Change is inevitable. For good, bad or otherwise.

However, with the right management procedure and communication, change can be better understood and implemented.

Changes can be big or small. In this instance, it is a small thing, as change in the way something is done.

Such an example has been brought to my attention by a number of constituents, regarding the parking tickets issued to many locals and visitors alike for parking outside the newly painted lines at the free car parking area on the seafront.

The change, in this instance, was from a free car parking area where people parked their cars in more or less neat rows within or outside the faded lines, to a free car parking area where you could only park your car within the nice new clearly defined lines.

If you now park outside the lines you will receive a ticket and fine.

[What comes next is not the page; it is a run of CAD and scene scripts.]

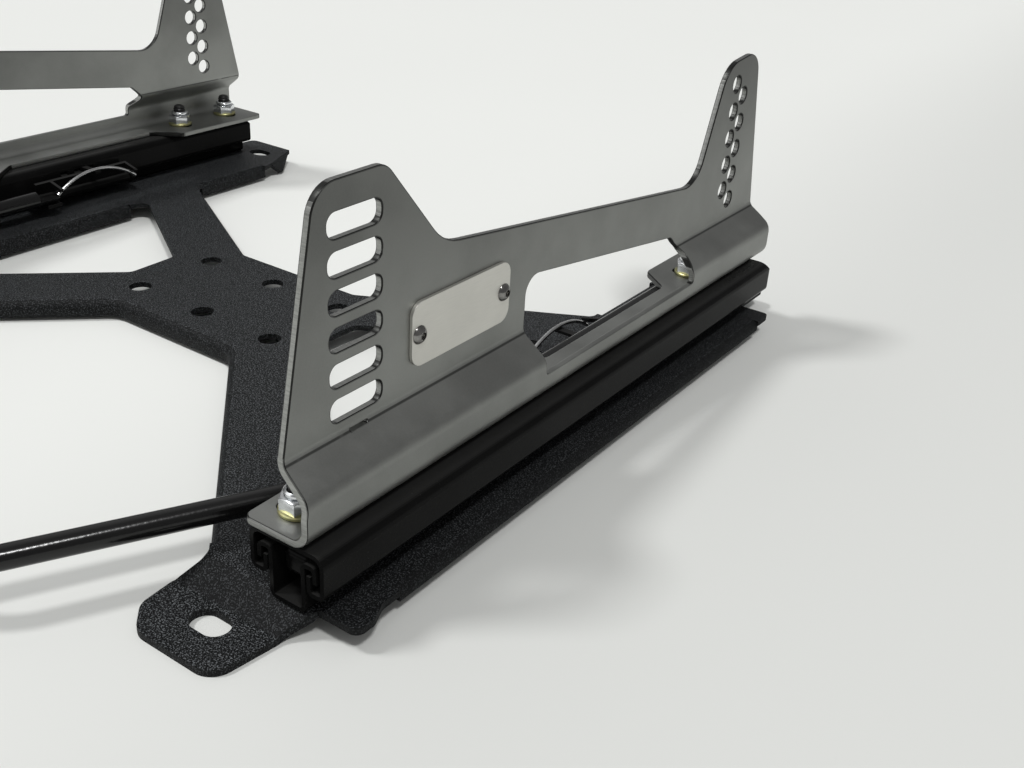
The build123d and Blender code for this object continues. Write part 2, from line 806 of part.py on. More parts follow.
def make_base_nuts():
    """The nuts inside a fixed rail."""
    level = deck_top + rail_sheet
    nuts = [
        hexagon_nut(rail_centre_x, y, level, base_nut_across_flats, base_nut_height, base_bolt_radius)
        for y in base_bolt_places_y
    ]
    return group(nuts)


def make_end_bumpers():
    """The round-edged bumpers pressed into both ends of a fixed rail: the rear one sticks out."""
    half = lower_rail_width / 2 - rail_sheet - bumper_clearance
    low = deck_top + bumper_bottom
    bumpers = []
    for y in (rail_front_y + bumper_reach, rail_rear_y + bumper_reach - bumper_length):
        x = (rail_centre_x - half, rail_centre_x + half)
        bumper = box_between(x, (y, y + bumper_length), (low, low + bumper_height))
        bumpers.append(fillet(bumper.edges(), bumper_radius))
    return group(bumpers)


def ball_tracks():
    """The four ball tracks of a slide as X, Z and ball radius."""
    tracks = []
    for side in (-1, 1):
        tracks.append((rail_centre_x + side * upper_ball_u, deck_top + upper_ball_z, upper_ball_radius))
        height = deck_top + rail_underside + rail_sheet + ball_clearance + lower_ball_radius
        tracks.append((rail_centre_x + side * lower_ball_u, height, lower_ball_radius))
    return tracks


def make_balls():
    """The steel balls between the two rails."""
    balls = []
    for x, z, radius in ball_tracks():
        for y in (rail_middle_y - ball_reach, rail_middle_y + ball_reach):
            balls.append(Pos(x, y, z) * Sphere(radius))
    return group(balls)


def make_spacers():
    """The rods that keep the balls of a track apart."""
    spacers = []
    for x, z, radius in ball_tracks():
        reach = ball_reach - radius - ball_clearance
        spacers.append(rod_along_y(x, z, rail_middle_y - reach, rail_middle_y + reach, spacer_radius))
    return group(spacers)


def make_badge_plate():
    """The bare round-cornered plate on the outer face of the right side mount."""
    outline = RectangleRounded(badge_length, badge_height, 3)
    centre_z = mount_base + badge_centre_z
    centre = Plane.YZ.offset(mount_plate_x) * Pos(badge_centre_y, centre_z)
    plate = extrude(centre * outline, badge_thickness)
    outer = mount_plate_x + badge_thickness
    for y in badge_screw_places_y:
        plate -= rod_along_x(y, centre_z, mount_plate_x - 1, outer + 1, badge_screw_radius + badge_clearance)
    return plate


def make_badge_screws():
    """Two button-head screws with hexagon sockets, which hold the badge plate."""
    centre_z = mount_base + badge_centre_z
    seat = mount_plate_x + badge_thickness
    screws = []
    for y in badge_screw_places_y:
        head = rod_along_x(y, centre_z, seat, seat + badge_head_height, badge_head_radius)
        head = fillet(head.edges().group_by(Axis.X)[-1], badge_head_height * 0.8)
        shank = rod_along_x(y, centre_z, mount_plate_x - mount_sheet, seat, badge_screw_radius)
        face = Plane.YZ.offset(seat + badge_head_height) * Pos(y, centre_z)
        hexagon = RegularPolygon(badge_socket / 2, 6, major_radius=False)
        socket = extrude(face * hexagon, -badge_socket_depth)
        screws.append(head + shank - socket)
    return group(screws)


nodes = {"base_plate": make_base_plate()}
both_sides("lower_rail", make_lower_rail())
both_sides("upper_rail", make_upper_rail())
side_mount = make_side_mount()
nodes["side_mount_right"] = pierce_for_badge(side_mount)
nodes["side_mount_left"] = mirror(side_mount, Plane.YZ)
both_sides("lock_plate", make_lock_plate())
both_sides("lock_pin", make_lock_pin())
both_sides("lock_spring", make_spring())
both_sides("release_pivot", make_release_pivot())
both_sides("rail_studs", make_studs())
both_sides("rail_washers", make_washers())
both_sides("rail_nuts", make_nuts())
both_sides("base_bolts", make_base_bolts())
both_sides("base_nuts", make_base_nuts())
both_sides("end_bumpers", make_end_bumpers())
both_sides("slide_balls", make_balls())
both_sides("ball_spacers", make_spacers())
nodes["release_bar"] = make_release_bar()
nodes["badge_plate"] = make_badge_plate()
nodes["badge_screws"] = make_badge_screws()

os.makedirs("parts", exist_ok=True)
for name, shape in nodes.items():
    export_step(shape, f"parts/{name}.step")
    print(name, len(shape.solids()), round(shape.volume, 1))
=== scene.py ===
# %% [markdown]
# # A sliding seat mount
#
# The real object is a steel frame that carries a car seat: a black folded base with four feet,
# two ball slides on it, and a grey upright on each slide. This notebook dresses the CAD model of it.
# The CAD solids already have the right sizes and stay the judge of every place. What is missing is
# what the eye needs: rounded cut edges, threads, chamfered nuts, and finishes with grain.

import json
import math

import bmesh
import bpy
from mathutils import Matrix, Vector


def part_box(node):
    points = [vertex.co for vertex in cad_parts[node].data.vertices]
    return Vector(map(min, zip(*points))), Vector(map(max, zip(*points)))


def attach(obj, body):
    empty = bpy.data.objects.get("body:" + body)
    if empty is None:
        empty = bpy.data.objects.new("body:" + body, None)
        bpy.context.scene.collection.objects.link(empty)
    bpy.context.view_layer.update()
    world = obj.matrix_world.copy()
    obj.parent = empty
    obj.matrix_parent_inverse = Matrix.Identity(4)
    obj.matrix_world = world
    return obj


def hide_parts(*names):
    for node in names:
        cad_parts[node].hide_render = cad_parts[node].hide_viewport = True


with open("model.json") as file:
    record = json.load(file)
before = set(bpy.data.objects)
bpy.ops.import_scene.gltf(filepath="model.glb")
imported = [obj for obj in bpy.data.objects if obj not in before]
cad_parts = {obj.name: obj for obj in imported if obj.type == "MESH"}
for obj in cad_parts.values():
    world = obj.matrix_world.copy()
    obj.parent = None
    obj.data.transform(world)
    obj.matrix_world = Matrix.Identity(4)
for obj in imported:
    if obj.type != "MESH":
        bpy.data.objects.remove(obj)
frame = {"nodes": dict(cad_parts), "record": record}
bpy.context.view_layer.update()
MM = 0.001

# %% [markdown]
# ## Camera
#
# The photograph looks down past the right-hand slide from the front. Its place was solved from
# corners whose sizes are known, so it is written here as a point and three directions. A camera
# built from directions needs no aiming, and its lens follows from the focal length in pixels of an
# image that is 1024 pixels wide.

# %% Place the camera
IMAGE_WIDTH = 1024
FOCAL_LENGTH = 1147.43
SENSOR_WIDTH = 36.0

camera_place = Vector((443.88, -205.80, 269.56)) * MM
camera_right = Vector((0.8157, 0.5759, 0.0547))
camera_back = Vector((0.4894, -0.7374, 0.4657))

lens = bpy.data.cameras.new("camera")
lens.sensor_fit = "HORIZONTAL"
lens.sensor_width = SENSOR_WIDTH
lens.lens = SENSOR_WIDTH * FOCAL_LENGTH / IMAGE_WIDTH
camera = bpy.data.objects.new("camera", lens)
bpy.context.scene.collection.objects.link(camera)
back = camera_back.normalized()
up = back.cross(camera_right).normalized()
right = up.cross(back)
directions = Matrix((right, up, back)).transposed().to_4x4()
camera.matrix_world = Matrix.Translation(camera_place) @ directions
bpy.context.scene.camera = camera
print("lens", round(lens.lens, 2), "mm")

# %% [markdown]
# ## One way to write node trees
#
# A material is a graph, but it is easier to read as sums and products. `Wire` stands for one output
# of a node, and arithmetic on wires adds Math nodes. The reflected forms let a number come first,
# as in 1 - mask.

# %% Wires
class Wire:
    """One output of a node."""

    def __init__(self, tree, socket):
        self.tree = tree
        self.socket = socket

    def maths(self, operation, *values):
        return self.tree.make("ShaderNodeMath", {"operation": operation}, dict(enumerate(values)))

    def __add__(self, other):
        return self.maths("ADD", self, other)

    def __radd__(self, other):
        return self.maths("ADD", other, self)

    def __sub__(self, other):
        return self.maths("SUBTRACT", self, other)

    def __rsub__(self, other):
        return self.maths("SUBTRACT", other, self)

    def __mul__(self, other):
        return self.maths("MULTIPLY", self, other)

    def __rmul__(self, other):
        return self.maths("MULTIPLY", other, self)

    def __truediv__(self, other):
        return self.maths("DIVIDE", self, other)

    def __abs__(self):
        return self.maths("ABSOLUTE", self)


print("wires ready")

# %% [markdown]
# ## One method for every node
#
# Any other node comes from `Tree.make`, which takes the node's type, its settings, and the values
# or wires of its sockets. Settings come first, because one such as a Mix node's data type changes
# which sockets are in use. The same class builds materials, the world and the Geometry Nodes.

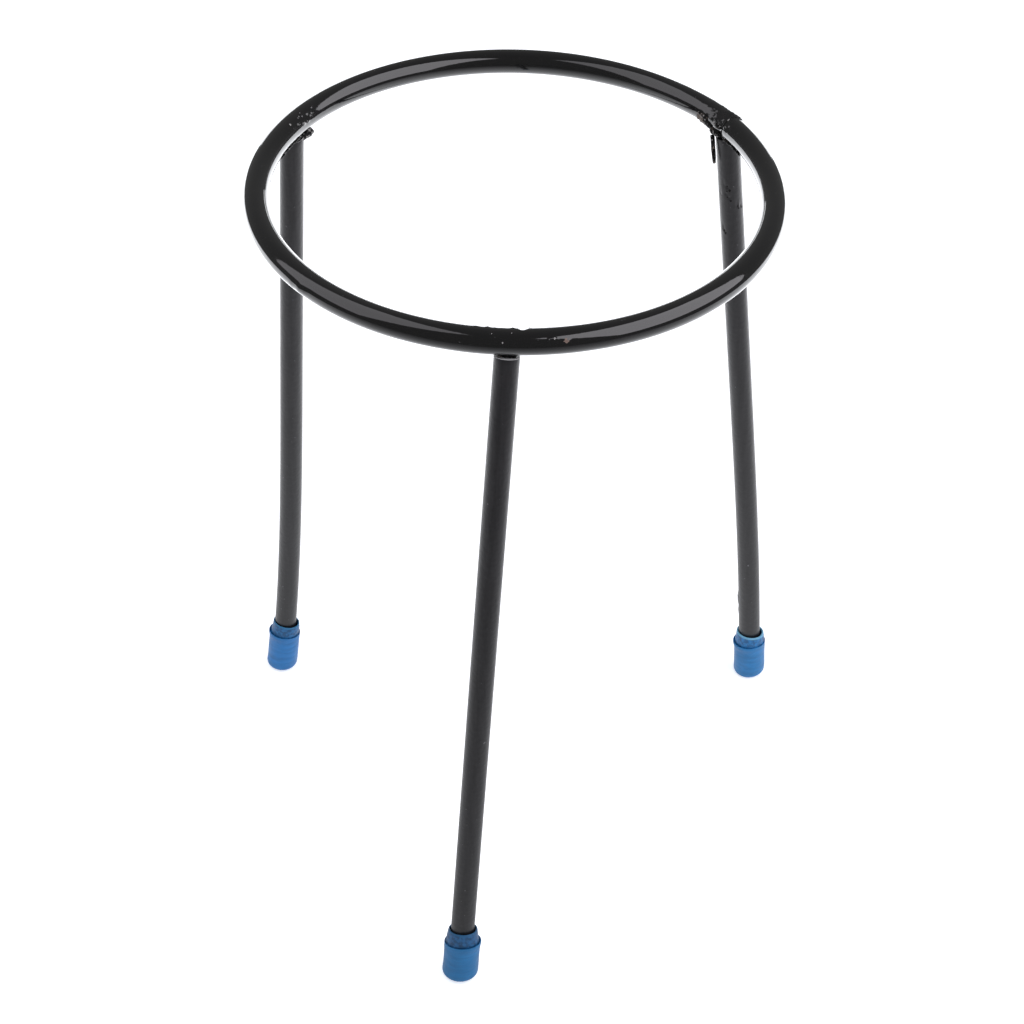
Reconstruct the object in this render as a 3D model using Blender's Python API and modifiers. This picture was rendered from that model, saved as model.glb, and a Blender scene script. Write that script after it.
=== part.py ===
"""Lab tripod stand: a black steel ring welded on three rod legs with blue foot caps.

The ring is a round rod bent to a circle and closed by a weld above the right
rear leg. Each leg is a straight rod, cut square and welded under the ring, and
its foot is pushed into a soft moulded cap. Lengths are in metres, +Z is up, and
the origin is on the floor at the middle of the stand's outline.
"""
import math
from collections import namedtuple

import bmesh
import bpy
from mathutils import Matrix, Vector

# Ring: one bent rod
RING_RADIUS = 0.0495            # to the middle of the rod
RING_ROD_DIAMETER = 0.0050
RING_HEIGHT = 0.1499            # floor to the middle of the rod
SEAM_ANGLE = math.radians(30.4)
SEAM_STEP = 0.00045             # one end of the rod stands out this far
SEAM_STEP_ANGLE = math.radians(24)
SEAM_BEAD_THICKNESS = 0.0004
RING_SEGMENTS = 96

# Legs: three straight rods, bent a little near the floor
LEG_ROD_DIAMETER = 0.0048
FRONT_HEAD_ANGLE = math.radians(-90.9)
FRONT_FOOT_ANGLE = math.radians(-97.1)
FRONT_FOOT_REACH_SHARE = 1.2828     # ring axis to the sole, share of the ring's radius
REAR_LEFT_HEAD_ANGLE = math.radians(153.8)
REAR_LEFT_FOOT_ANGLE = math.radians(148.1)
REAR_LEFT_FOOT_REACH_SHARE = 1.2242
REAR_LEFT_TOE_BEND = (-0.0021, -0.0023)
REAR_RIGHT_HEAD_ANGLE = math.radians(31.4)
REAR_RIGHT_FOOT_ANGLE = math.radians(30.6)
REAR_RIGHT_FOOT_REACH_SHARE = 1.3212
REAR_RIGHT_TOE_BEND = (-0.0017, 0.0)
BEND_START_SHARE = 0.45         # the bend begins this far down the leg
BEND_POWER = 3
LEG_STEPS = 12

# Foot caps: one moulding each, a thin collar that rises out of a thicker cup
CAP_HEIGHT = 0.0131             # sole to the collar's rim
CAP_CUP_HEIGHT = 0.0094         # sole to the cup's lip
CAP_CUP_RADIUS = 0.00364
CAP_LIP_RADIUS = 0.00385
CAP_LIP_THICKNESS = 0.00030
CAP_LIP_DEPTH = 0.00110         # how far down the lip's bulge runs
CAP_GROOVE_WIDTH = 0.00025
CAP_GROOVE_DEPTH = 0.00060
CAP_RIM_WALL = 0.00025
CAP_BORE_CLEARANCE = 0.00010
CAP_SOLE_THICKNESS = 0.00180
CAP_SOLE_CROWN_RADIUS = 0.0090
CAP_SOLE_EDGE_RADIUS = 0.0015
SOLE_FLATTENING = 0.00010       # how much of the crown is worn flat

# Room between neighbouring pieces
JOINT_GAP = 0.0003

# Weld metal: a pad between the ring and the end of each leg, and lumps beside it.
# A row gives a lump's place (out from the rod's middle line, round the ring, up),
# its three half sizes the same way, and how far it leans round the ring for each
# unit up. Places and sizes are shares of the leg's radius, and the place counts
# from the middle of the leg's end.
WELD_THICKNESS = 0.0003
FRONT_WELD_SHARES = (
    (0.00, 0.00, 0.33, 0.88, 0.95, 0.42, 0.0),
)
REAR_LEFT_WELD_SHARES = (
    (0.00, 0.00, 0.33, 0.88, 0.95, 0.42, 0.0),
    (-0.56, -1.28, 0.18, 0.28, 0.92, 0.24, 0.0),
)
REAR_RIGHT_WELD_SHARES = (
    (0.00, 0.00, 0.33, 0.88, 0.95, 0.42, 0.0),
    (-0.50, 0.94, 0.30, 0.50, 0.62, 0.44, 0.0),
    (-0.80, 1.37, 0.66, 0.36, 0.50, 0.44, 0.0),
    (-1.02, 1.78, 1.18, 0.32, 0.60, 0.40, 0.0),
    (-1.02, 2.48, 1.56, 0.32, 0.80, 0.28, 0.0),
    (-1.00, 3.28, 1.66, 0.28, 0.80, 0.22, 0.0),
    (-1.02, 0.66, -0.90, 0.15, 0.17, 1.30, 0.19),
)
WELD_LUMP_SIDES = 20
WELD_LUMP_RINGS = 12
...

This has caused a lot of undue stress, particularly to the people who have received tickets for doing something that they and many of the rest of us have been doing for years in this area and therefore thought they were doing no intentional wrong.

One constituent, whose husband uses a wheelchair, said that she “likes using this car park rather than disabled bays, as it’s away from the busy roads and easier and safer when trying to get someone into a wheelchair”.

Unsurprisingly, she felt terrible when she got back to her car to find a parking ticket.

I’m sure we are all delighted that the potholes in Helensburgh have gone, that the car park has been resurfaced and that there are now nice white lines.

But could someone not have put up a notice as you enter the free car park? Something like: “Cars must be parked in designated parking bays. Failure to do so may result in a parking fine.”

I don’t know at this point whether it was by design or default that no sign went up.

What I do know is that most people do not spend their free time reading up on car park rules.

Communication in the form of a reminder would have been helpful and, for some, a good deal less stressful.